You sit down to start the thing. Then your brain says, “Hold on. First we should clean the desk, find the right notebook, rename the file, open the perfect tab, fix the lighting, refill the water, and maybe become a brand-new person.”
Forty minutes later, the desk looks slightly better and the actual task is still sitting there like a raccoon in a suit.
That is the pre-start cleanup loop. It feels productive because you are moving. But the movement is orbiting the task instead of entering it.
The real problem is not mess. It is entry friction.
A little setup helps. Too much setup becomes avoidance with a clipboard.
For ADHD brains, starting often requires a clear landing strip. The problem is that the landing strip can quietly turn into a full airport renovation.
The fix is not “just ignore the mess.” That advice is useless if the mess is genuinely pulling your attention sideways.
The fix is to define the smallest setup that makes starting possible, then stop.
Use the 3-minute pre-start rule
Before a work block, give yourself exactly three minutes to remove the obvious friction. Not all friction. Just the loudest friction.
- Move one physical thing that is directly in the way.
- Open only the file, tab, tool, or page needed for the task.
- Write the first action in plain language.
- Start when the timer ends, even if the space still looks imperfect.
The sentence that breaks the loop
When you catch yourself prepping the prep, say this out loud:
“What is the smallest setup that lets me do the first two minutes?”

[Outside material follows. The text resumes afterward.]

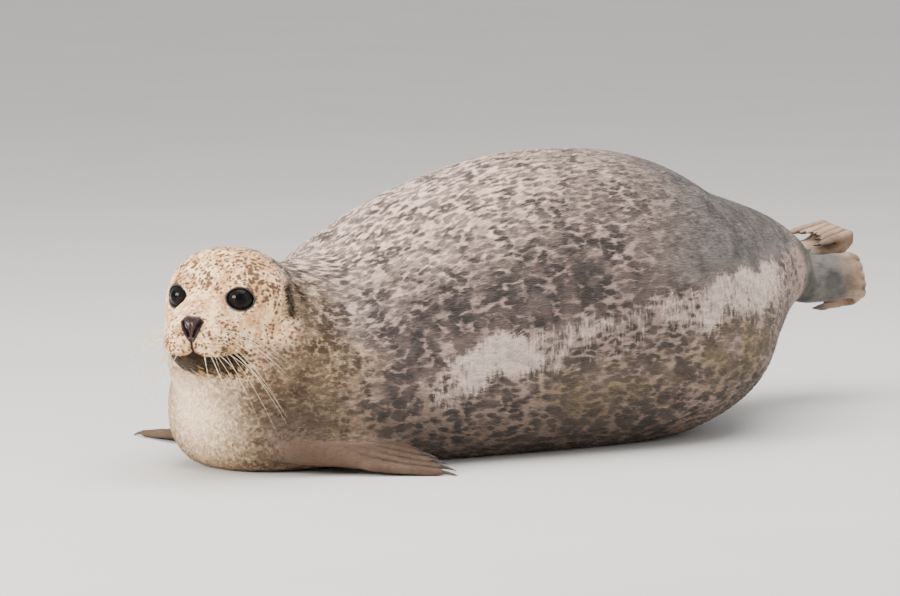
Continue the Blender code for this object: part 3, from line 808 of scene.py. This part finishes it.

That question matters because ADHD overwhelm usually wants a full reset. Your day does not need a full reset. It needs a doorway.
A quick example
Bad version: “Before I write this email, I need to clean my inbox, organize my downloads folder, check my notes, and maybe rebuild my whole system.”
Better version:
- Open the email draft.
- Find the one note needed.
- Write the ugly first sentence.
That is enough. You can improve the room later. Right now, you need contact with the work.
If you keep looping, shrink the task again
If your brain still keeps trying to clean, organize, label, research, or “get ready,” the task is probably still too vague.
Do not argue with yourself. Shrink it.
- Instead of “work on budget,” try “open the sheet and label today’s row.”
- Instead of “clean the room,” try “put trash in one bag for two minutes.”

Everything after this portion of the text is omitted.